The bottom line is people are uncomfortable with the situation and I really don’t know why. My feelings tell me it is such an horrific thing that most people don’t want to know about it. Maybe they fear through knowing so much they might become obsessed with their own children dying. Parents worry enough about their children already. Do they really need the added worry about knowing how your child died?

Without question, my daughter Ella dying suddenly has been the worst thing that has happened in my 37 years here on Earth. I doubt that anything in my future is going to top it. Actually, just between us, I beg and plead with God on a daily basis that nothing ever does top that experience, but the truth is I just don’t know.

I’m not a mind reader nor do I have a magic pair of glasses where I can see how the rest of my life will unfold. I just have to hope that nothing ever does, but I have a very real fear it will because it has actually already happened to me. I know without having to hold a psychology degree that having those fears is normal.

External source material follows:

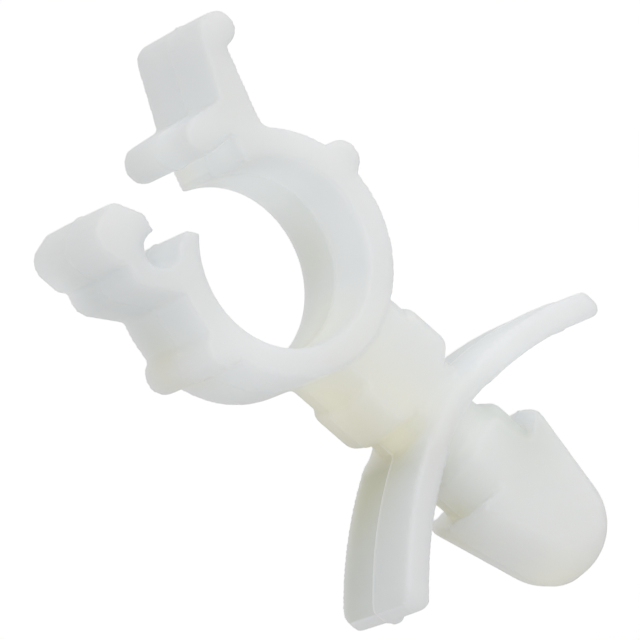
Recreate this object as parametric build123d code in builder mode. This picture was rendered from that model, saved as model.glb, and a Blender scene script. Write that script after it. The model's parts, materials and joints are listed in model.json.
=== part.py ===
from build123d import *
import math
import os

# Sizes are in millimetres and degrees. The origin is on the stem axis where the barbs meet a panel.

# Saddle ring, open at the top
bundle_diameter = 8.0
ring_wall = 1.2
saddle_width = 5.15
mouth_angle = 60.0
ring_bottom = 8.0
grip_radius = 0.8
bore_rounding = 0.15

# Snap bead on the upper arm and the trough on the lower arm that takes it
bead_radius = 0.77
bead_rise = 0.62
bead_angle = 106.2
bead_front = -80
bead_back = 113
closing_turn = 56
snap_clearance = 0.03

# Release lever on the upper arm
lever_angle = 119.3
lever_offset = 1.48
lever_length = 4.85
lever_root = 1.37
lever_tip = 0.82
lever_bead = 0.72
lever_bead_rise = 0.07
lever_corner = 0.75
lever_fillet = 0.8
lever_rise = 0.28
lever_neck = 1.4
lever_blend = 139
arm_fillet = 0.12
neck_fillet = 0.25

# Hook head on the lower arm, as corners about the trough's centre with their roundings
lip_start = 44.7
hook_root = 30
hook_corners = [
    ((1.975, 0.03), 0.9),
    ((1.455, 0.78), 0.15),
    ((1.725, 1.13), 0.3),
    ((1.725, 2.83), 0.8),
    ((-0.145, 2.83), 0.5),
    ((-0.695, 1.38), 0.4),
    ((-0.395, 0.72), 0.1),
    ((0.175, 0.33), 0),
    ((0.075, -0.57), 0),
    ((-0.575, -0.57), 0),
    ((-1.375, -0.41), 0.3),
]

# Stem, round with two flats
panel_hole = 4.8
hole_clearance = 0.1
flat_width = 4.2
neck_radius = 2.7
hub_radius = 2.95
hub_top = 6.95
hub_bottom = 5.05
groove_radius = 2.3
groove_height = 4.6
waist_radius = 1.8
waist_top = 2.9
waist_bottom = 1.9
shoulder_drop = 0.5

# Arrow-shaped head under the panel
barb_reach = 0.95
barb_undercut = 0.35
barb_rim = 0.25
head_length = 6.2
nose_radius = 2.55

# Spring wings that press on the panel
wing_width = 4.9
wing_thickness = 1.08
wing_root = (0, 3.48)
wing_middle = (4.4, 2.46)
wing_tip = (8.0, 0.62)
wing_corner = 0.6

# Sizes that follow from the ones above
bore_radius = bundle_diameter / 2
ring_radius = bore_radius + ring_wall
ring_height = ring_bottom + ring_radius
wall_middle = bore_radius + ring_wall / 2
upper_end = 90 + mouth_angle / 2
lower_end = 90 - mouth_angle / 2
bore_end = saddle_width / 2
bore_rim = bore_radius + bore_rounding
bead_orbit = ring_radius + bead_rise
trough_angle = bead_angle - closing_turn
trough_radius = bead_radius + snap_clearance
lever_foot = math.sqrt(ring_radius ** 2 - lever_offset ** 2) + lever_rise
lever_reach = lever_foot + lever_length
shank_radius = (panel_hole - hole_clearance) / 2
barb_radius = shank_radius + barb_reach
neck_top = ring_height - wall_middle + ring_wall / 4
nose_centre = nose_radius - head_length
wing_reach = wing_tip[0] + wing_thickness / 2


def polar(radius, angle):
    """Point in the profile at a radius and an angle about the ring centre."""
    turn = math.radians(angle)
    return (radius * math.cos(turn), ring_height + radius * math.sin(turn))


def on_lever(reach, depth):
    """Point in the profile along the lever, set in from its outer side by a depth."""
    lean = math.radians(lever_angle)
    side = lever_offset - depth
    x = reach * math.cos(lean) - side * math.sin(lean)
    z = reach * math.sin(lean) + side * math.cos(lean)
    return (x, ring_height + z)


def around(centre, radius, angle):
    """Point in the profile at a radius and an angle about another point."""
    turn = math.radians(angle)
    return (centre[0] + radius * math.cos(turn), centre[1] + radius * math.sin(turn))


bead_centre = polar(bead_orbit, bead_angle)
trough_centre = polar(bead_orbit, trough_angle)

# Where the cone of the head runs into its round nose
cone_rise = -barb_rim - nose_centre
cone_lean = math.atan2(cone_rise, barb_radius) - math.acos(nose_radius / math.hypot(barb_radius, cone_rise))
cone_end = (nose_radius * math.cos(cone_lean), nose_centre + nose_radius * math.sin(cone_lean))

# Upper arm: from the ring's end face round the bead to the lever and back to the ring
upper_corners = [
    (polar(wall_middle, upper_end), 0),
    (polar(ring_radius, upper_end), arm_fillet),
    (around(bead_centre, bead_radius, bead_front), 0),
    (bead_centre, 0),
    (around(bead_centre, bead_radius, bead_back), 0),
    (on_lever(lever_foot + lever_neck, lever_root), neck_fillet),
    (on_lever(lever_reach, lever_tip), lever_corner),
    (on_lever(lever_reach, 0), 0),
    (on_lever(lever_foot, 0), lever_fillet),
    (polar(ring_radius, lever_blend), 0),
    (polar(wall_middle, lever_blend), 0),
]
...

depressed How to talk to a parent who has lost a child. From someone whos been there.

“I don’t think I would be able to survive something like it again.”

What I’ve endured, losing my little princess, has been so unimaginably horrific that I don’t think I would survive something like it again.

What I have had to give emotionally to get through it has dwindled away all my mental strength – just like twenty cents pieces in a kid’s piggy bank.

I’m broke – not broken – I’m broke emotionally. I know all the energy I’ve needed over the last four years has not just been spent on my grief for Ella.

It’s been on trying to get my friends and family to understand what it’s like to walk in my shoes. I’m angry about that. When I should have been grieving, I was defending myself.

I’m probably very close to being as angry about that as I am about her death. I wish I wasn’t angry. Lord knows I don’t need another emotion but I don’t know how to not be angry, especially with some of the things that people have said and done to me. I talk and talk yet I’m often never actually heard.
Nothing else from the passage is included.